What’s more, the ride is nearly 10 minutes long – quite a bit longer than even the longest ride at Universal Orlando, for example. As a matter of fact, we wouldn’t complain if this exact attraction were plucked from the UAE and placed at Universal Studios Florida! It’s the kind of screen-free, family dark ride Universal needs more of, and a property Universal now owns, at that!
7. Skull Island: Reign of Kong
Park: Universal’s Islands of Adventure
When Universal Studios Florida opened in 1990, the park’s focus on creature-feature epic encounter rides culled from Hollywood’s Studio Tour made it a favorite of families with teens. Among the movie park’s most iconic attractions was the Lost Legend: Kongfrontation. On board, guests became New Yorkers boarding the Roosevelt Island Tram to escape from the rampaging ape. Amid the wild destruction, guests encountered Kong in two raging Audio-Animatronics interactions.

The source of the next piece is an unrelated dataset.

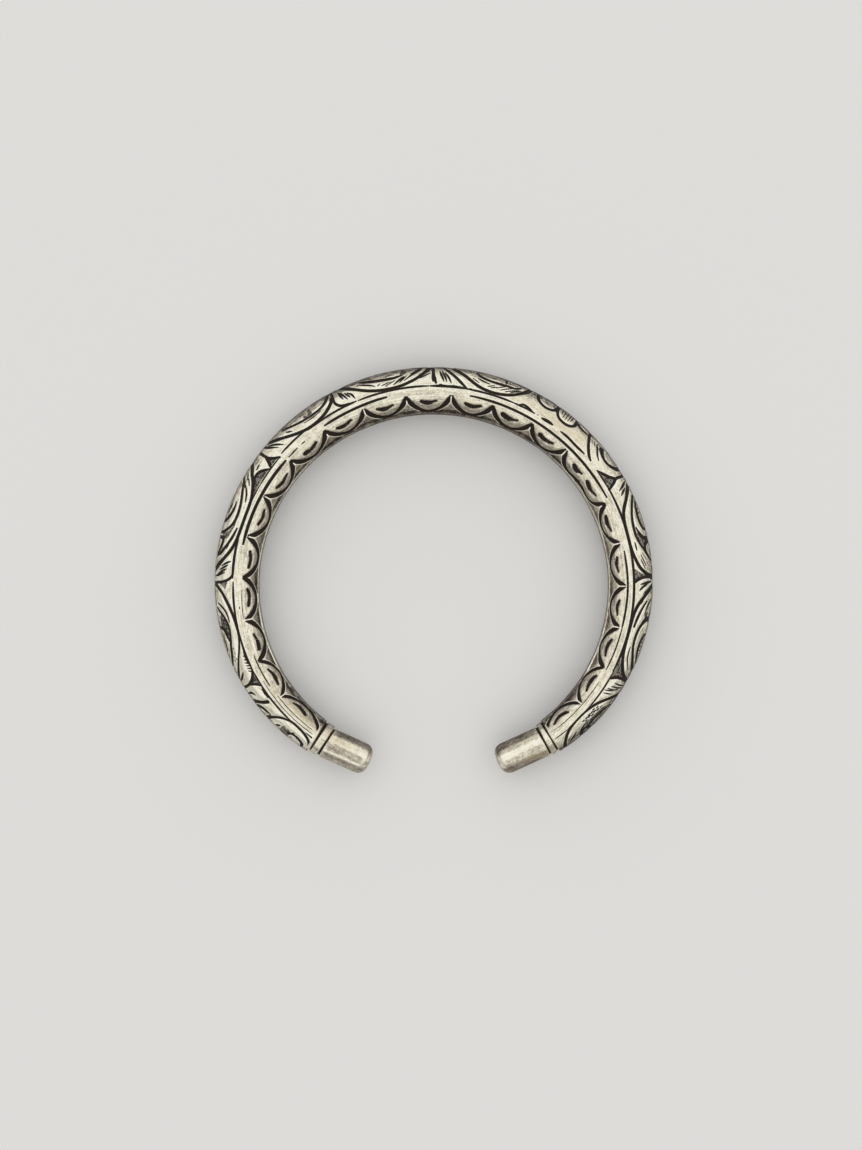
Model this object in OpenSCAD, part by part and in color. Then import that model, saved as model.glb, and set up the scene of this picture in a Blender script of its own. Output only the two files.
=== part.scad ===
// An open silver cuff bangle: one thick round bar bent to a C, chased all over,
// that ends in a collar ring and a plain round terminal on each side.
// The wrist circle's centre is over the origin and the bar lies on the plane z = 0.
// The back of the bangle is at +Y and its opening is towards -Y.

/* [Wrist] */
// Diameter of the round hollow that the wrist sits in
wrist_d = 60; // [50:1:70]
// How far each end of the bar closes in on that circle
pinch = 0.25; // [0:0.05:0.5]

/* [Bar] */
// Thickness of the bar round the back and the sides
bar_d = 8.3; // [6:0.1:10]
// Thickness of the bar where its chasing ends
bar_end_d = 6.4; // [5.5:0.1:8]
// Depth of the flat worn along the wrist side
wrist_flat = 0.2; // [0:0.05:0.4]
// Angle from the middle of the back at which the taper starts
taper_from = 75; // [40:5:110]

/* [Terminals] */
// Angle from the middle of the back to the chasing's end
bar_end = 141.8; // [141.7:0.1:143]
// Angle at which the bar's ends start to turn towards the terminals' line
turn_from = 136; // [120:1:138]
// Diameter of the collar rings
collar_d = 5.9; // [5.5:0.1:7]
// Diameter of the round terminals
terminal_d = 5.43; // [4.8:0.01:6]
// Length of each terminal past its collar
terminal_len = 8.3; // [5:0.1:10]
// Angle between a terminal and the line across the opening
terminal_pitch = 24.5; // [15:0.5:35]
// Rounding at the tip of each terminal
tip_round = 1.7; // [0.5:0.1:2.4]
// Height of the slightly domed face inside that rounding
tip_dome = 0.1; // [0.05:0.05:0.3]

/* [Chasing] */
// Depth of the cuts
cut = 0.3; // [0.1:0.05:0.4]
// Half width of a cut, as an angle round the bar
cut_half = 4; // [2:0.5:5]
// Depth of the sunk ground between two petals
sunk = 0.38; // [0.1:0.02:0.5]

/* [Hidden] */

wrist_r = wrist_d / 2;
mid_z = bar_d / 2;

// Places round the bar are angles from the wrist side, 0, over the top, 90,
// to the outer edge, 180. The underside repeats the top.
rim = 24;
petal_low = 31;
petal_tip = 72;
petal_top = 78;
rail_groove = 84;
rail_line = 98;
leaf_low = 108;
leaf_high = 166;
outer = 180;

// Tips between the petals, as angles round the wrist
TIPS = [-141.3, -125.6, -113, -100, -87.2, -74.8, -61.8, -48.6, -35, -21.6, -8.3, 5.3,
        18.2, 31.2, 44.2, 54.6, 64.3, 76.8, 89.8, 102.4, 115.4, 128.4, 141.6];

// Leaf arches on the outer half: [first angle, last angle, lowest place round the bar]
ARCHES = [
    [-142.7, -128.1, 108],
    [-127.6, -118.6, 134],
    [-115.7,  -89.2, 108],
    [ -85.5,  -55.5, 108],
    [ -49.5,  -28.3, 108],
    [ -25.4,   -0.8, 108],
    [   5.0,   26.4, 108],
    [  28.9,   34.8, 128],
    [  35.0,   41.1, 120],
    [  50.3,   57.9, 129],
    [  62.3,   87.3, 108],
    [  89.4,  116.2, 108],
    [ 120.3,  140.8, 108]];

// Rings of points along one petal, as shares of its width
PETAL_STEPS = [0, 0.07, 0.25, 0.5, 0.75, 0.93];

// Steps on half a section, from the wrist side to the outer edge
HALF = 18;

function share(x, from, to) = max(0, min(1, (x - from) / (to - from)));
function past(t) = max(0, abs(t) - taper_from) / (bar_end - taper_from);
function radius(t) = (bar_d - (bar_d - bar_end_d) * pow(past(t), 2)) / 2;
function inner(t) = wrist_r - pinch * pow(past(t), 2);
function centre(t) = inner(t) + radius(t) - wrist_flat;
function facing(t) = abs(t) + (180 - terminal_pitch - neck_to) * share(abs(t), turn_from, neck_to);

// Height of the petal's edge round the bar at angle t round the wrist
function petal_at(t) = [for (i = [0 : len(TIPS) - 2]) if (t >= TIPS[i] && t <= TIPS[i + 1]) i][0];
function petal_edge(t) =
    let (i = petal_at(t),
         u = 2 * share(t, TIPS[i], TIPS[i + 1]) - 1)
    petal_tip - (petal_tip - petal_low) * sqrt(max(0, 1 - u * u));

// Height of the leaf arch round the bar at angle t, or its highest place between arches
function arch(t, row) =
    let (u = 2 * share(t, row[0], row[1]) - 1)
    outer - (outer - row[2]) * sqrt(max(0, 1 - u * u));
function leaf_edge(t) = min(leaf_high, min([for (row = ARCHES) max(leaf_low, arch(t, row))]));

// One half section of the chased bar: [place round the bar, depth below the plain bar]
function chased(t) =
    let (p = petal_edge(t),
         f = leaf_edge(t),
         ridge = max(rim + 2, p - cut_half),
         open = share(ridge, rim + 2, rim + 20),
         leaf_cut = f < leaf_high ? cut : 0,
         leaf = f + cut_half,
         low = rail_line + cut_half)
    [[0, 0],
     [rim - 6, 0],
     [rim, 0],
     [rim + 0.35 * (ridge - rim), sunk * open],
     [ridge, cut / 6],
     [p, cut],
     [min(petal_top, p + 2.5 * cut_half), 0],
     [rail_groove, cut / 4],
     [90, 0],
     [rail_line - cut_half, 0],
     [rail_line, cut],
     [low, 0],
     [(low + f - cut_half) / 2, 0],
     [f - cut_half, 0],
     [f, leaf_cut],
     [leaf, 0],
     [(2 * leaf + outer) / 3, 0],
     [(leaf + 2 * outer) / 3, 0],
     [outer, 0]];
function plain() = [for (i = [0 : HALF]) [i * outer / HALF, 0]];

// A ring round the bar's axis: [centre point, turn of its plane, radius, flat, half section]
function bar_ring(t) =
    [centre(t) * [sin(t), cos(t)], sign(t) * facing(t), radius(t), wrist_flat, chased(t)];
function neck_ring(t, d, side) =
    [centre(bar_end) * [side * sin(t), cos(t)], side * facing(t), d / 2, 0, plain()];
function terminal_ring(along, d, side) =
    [centre(bar_end) * [side * sin(neck_to), cos(neck_to)]
        - along * [side * cos(terminal_pitch), sin(terminal_pitch)],
     side * (180 - terminal_pitch), d / 2, 0, plain()];

// Neck through groove, collar and groove: [angle past the bar's end, diameter]
NECK = [[0.15, bar_end_d - 0.1], [0.35, collar_d - 0.5], [0.6, collar_d - 0.5],
        [0.8, collar_d - 0.1], [1.05, collar_d], [2.2, collar_d], [2.45, collar_d - 0.1],
        [2.65, terminal_d - 0.4], [3, terminal_d - 0.4], [3.2, terminal_d - 0.08],
        [3.4, terminal_d]];
neck_to = bar_end + NECK[len(NECK) - 1][0];

// Steps round the rounding at a terminal's tip
TIP_STEPS = [0, 25, 50, 75];

// Rings of one end, from the bar out to the tip
function end_rings(side) = concat(
    [for (row = NECK) neck_ring(bar_end + row[0], row[1], side)],
    [for (a = TIP_STEPS)
        terminal_ring(terminal_len - tip_round * (1 - sin(a)),
                      terminal_d - 2 * tip_round * (1 - cos(a)), side)]);
function tip_point(ring, side) =
    [ring[0].x - side * tip_dome * cos(terminal_pitch),
     ring[0].y - tip_dome * sin(terminal_pitch),
     mid_z];
function back_to_front(list) = [for (i = [len(list) - 1 : -1 : 0]) list[i]];
function bar_angles() = concat(
    [for (i = [0 : len(TIPS) - 2], u = PETAL_STEPS) TIPS[i] + u * (TIPS[i + 1] - TIPS[i])],
    [TIPS[len(TIPS) - 1]]);

// The points of one ring, over the top from the wrist side, then back underneath
function place(ring, row, up) =
    let (a = ring[2] - row[1],
         across = max(-a * cos(row[0]), ring[3] - ring[2]))
    [ring[0].x + across * sin(ring[1]),
     ring[0].y + across * cos(ring[1]),
     mid_z + up * a * sin(row[0])];
function ring_points(ring) = concat(
    [for (i = [0 : HALF]) place(ring, ring[4][i], 1)],
    [for (i = [HALF - 1 : -1 : 1]) place(ring, ring[4][i], -1)]);

module kada() {
    rings = concat(back_to_front(end_rings(-1)),
                   [for (t = bar_angles()) bar_ring(t)],
                   end_rings(1));
    sides = 2 * HALF;
    last = len(rings) - 1;
    points = concat([for (ring = rings) each ring_points(ring)],
                    [tip_point(rings[0], -1), tip_point(rings[last], 1)]);
    walls = [for (i = [0 : last - 1], j = [0 : sides - 1])
        let (a = i * sides + j, b = i * sides + (j + 1) % sides)
        each [[a, a + sides, b], [b, a + sides, b + sides]]];
    cap_l = [for (j = [0 : sides - 1]) [len(points) - 2, j, (j + 1) % sides]];
    cap_r = [for (j = [0 : sides - 1])
        [len(points) - 1, last * sides + (j + 1) % sides, last * sides + j]];
    color("silver") polyhedron(points, concat(walls, cap_l, cap_r), convexity = 10);
}

kada();
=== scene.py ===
import math
import bpy
import numpy as np
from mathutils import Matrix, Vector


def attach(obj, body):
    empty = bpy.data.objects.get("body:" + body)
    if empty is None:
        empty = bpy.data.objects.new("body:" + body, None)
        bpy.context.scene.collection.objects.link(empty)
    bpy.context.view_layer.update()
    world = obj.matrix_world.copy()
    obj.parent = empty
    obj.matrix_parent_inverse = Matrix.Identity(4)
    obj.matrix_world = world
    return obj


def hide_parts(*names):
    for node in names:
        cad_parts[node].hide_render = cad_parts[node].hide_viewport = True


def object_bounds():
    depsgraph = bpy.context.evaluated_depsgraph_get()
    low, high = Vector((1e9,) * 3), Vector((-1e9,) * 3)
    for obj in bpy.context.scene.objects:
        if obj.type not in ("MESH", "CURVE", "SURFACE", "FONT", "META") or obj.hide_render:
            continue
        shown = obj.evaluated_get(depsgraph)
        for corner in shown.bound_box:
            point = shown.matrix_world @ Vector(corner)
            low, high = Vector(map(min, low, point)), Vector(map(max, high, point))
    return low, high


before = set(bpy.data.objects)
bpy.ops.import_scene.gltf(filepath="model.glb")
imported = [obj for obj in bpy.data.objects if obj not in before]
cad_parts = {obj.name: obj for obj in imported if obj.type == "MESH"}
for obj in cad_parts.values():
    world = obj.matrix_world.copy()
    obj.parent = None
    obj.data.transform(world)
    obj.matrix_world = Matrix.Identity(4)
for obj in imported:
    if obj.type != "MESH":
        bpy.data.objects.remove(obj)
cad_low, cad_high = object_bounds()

# The bar. One length of silver rod is forged to a taper at both ends, bent to a C and worn
# a little flat on the wrist side. Nothing is set or hinged on it, so the bangle is one mesh:
# a straight tube is divided into rings, and each ring is drawn to its own size and place.
MM = 0.001
BAR_R = (cad_high[2] - cad_low[2]) / 2
MID_Z = (cad_high[2] + cad_low[2]) / 2
WRIST_R = 30 * MM
PINCH = 0.25 * MM
BAR_END_R = 3.2 * MM
FLAT = 0.2 * MM
# The wrist has worn it flattest on the left and right: degrees from the back, millimetres deep
WORN = [(0, 0.11), (20, 0.15), (30, 0.26), (42, 0.4), (60, 0.48), (85, 0.52), (100, 0.46), (112, 0.43),
        (122, 0.36), (141.8, 0.22), (141.81, 0)]
TAPER_FROM = 75
BAR_END = 141.8
TURN_FROM = 136
BAR_RINGS = 761

# Places round the bar are angles from the wrist side, 0, over the top, 90, to the outer
# edge, 180. The underside repeats the top, with its points further apart.
FLAT_PLACES = [0, 6, 12]
FLAT_EDGE = 18
OUTER = 180
OVER_POINTS = 69
UNDER_POINTS = 43
over = np.hstack([FLAT_PLACES, np.linspace(FLAT_EDGE, OUTER, OVER_POINTS)])
under = np.hstack([FLAT_PLACES[1:], np.linspace(FLAT_EDGE, OUTER, UNDER_POINTS)[:-1]])
section = np.hstack([over, 360 - under[::-1]])


def past_taper(t):
    """How far along its taper the bar is at t degrees from the back, 0 to 1."""
    return np.maximum(0, t - TAPER_FROM) / (BAR_END - TAPER_FROM)


def bar_radius(t):
    return BAR_R - (BAR_R - BAR_END_R) * past_taper(t) ** 2


def bar_centre(t):
    return WRIST_R - PINCH * past_taper(t) ** 2 + bar_radius(t) - FLAT


# The necks and terminals. Past the chasing each end is turned down to a groove, a plain
# collar ring and a second groove, and then runs on as a straight polished round rod whose
# tip is filed round. They are the same silver, so they are more rings of the same mesh.
NECK_TO = 145.2
PITCH = 24.5
TERMINAL_R = 2.715 * MM
TERMINAL_LENGTH = 8.3 * MM
TIP_ROUND = 1.7 * MM
TIP_DOME = 0.1 * MM
# Degrees past the chasing's end, and the radius there in millimetres
NECK = [(0, 3.2), (0.1, 3.17), (0.28, 2.72), (0.6, 2.7), (0.76, 2.86), (0.92, 2.94), (1.2, 2.95),
        (2.05, 2.95), (2.3, 2.93), (2.46, 2.84), (2.66, 2.5), (2.98, 2.5), (3.14, 2.66), (3.4, 2.715)]
NECK_RINGS = 25
ROD_RINGS = 6
TIP_RINGS = 7


def read_off(table, x):
    """The values at x in a table with rows (x, value)."""
    return np.interp(x, *np.transpose(table))


neck_t = np.linspace(BAR_END, NECK_TO, NECK_RINGS + 1)[1:]
neck_r = read_off(NECK, neck_t - BAR_END) * MM
rod_along = np.linspace(0, TERMINAL_LENGTH - TIP_ROUND, ROD_RINGS + 1)[1:]
tip_turn = np.radians(np.linspace(0, 90, TIP_RINGS + 1)[1:])
tip_along = TERMINAL_LENGTH - TIP_ROUND + TIP_ROUND * np.sin(tip_turn)
tip_r = TERMINAL_R - TIP_ROUND * (1 - np.cos(tip_turn))
face_share = np.array([0.6, 0.2])
end_along = np.hstack([rod_along, tip_along, TERMINAL_LENGTH + TIP_DOME * (1 - face_share ** 2)])
end_r = np.hstack([np.full(len(rod_along), TERMINAL_R), tip_r, face_share * tip_r[-1]])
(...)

Just after the New Millennium, Universal began an aggressive campaign to reinvigorate its movie park with more modern hits. Kong was one of the first to fall, making room for the Modern Marvel: Revenge of the Mummy. Just over a decade later, Universal announced the return of the king… but instead of setting Kong loose in our world, this time we’d be dropped into his. A better fit for the more mythical and literary Islands of Adventure park, the new Skull Island strands guests on the desolate, dark home island of Kong alongside the Eighth Wonder Expedition Company.
Most fans agree that Skull Island doesn’t quite live up to its legendary predecessor. But what is impressive about the ride is its vehicle. Its enormous, lumbering, 72-passenger expedition trucks aren’t just trackless transports that travel indoors and out: each vehicle has a different on-board driver and narrator brought to life by an on-ride animatronic!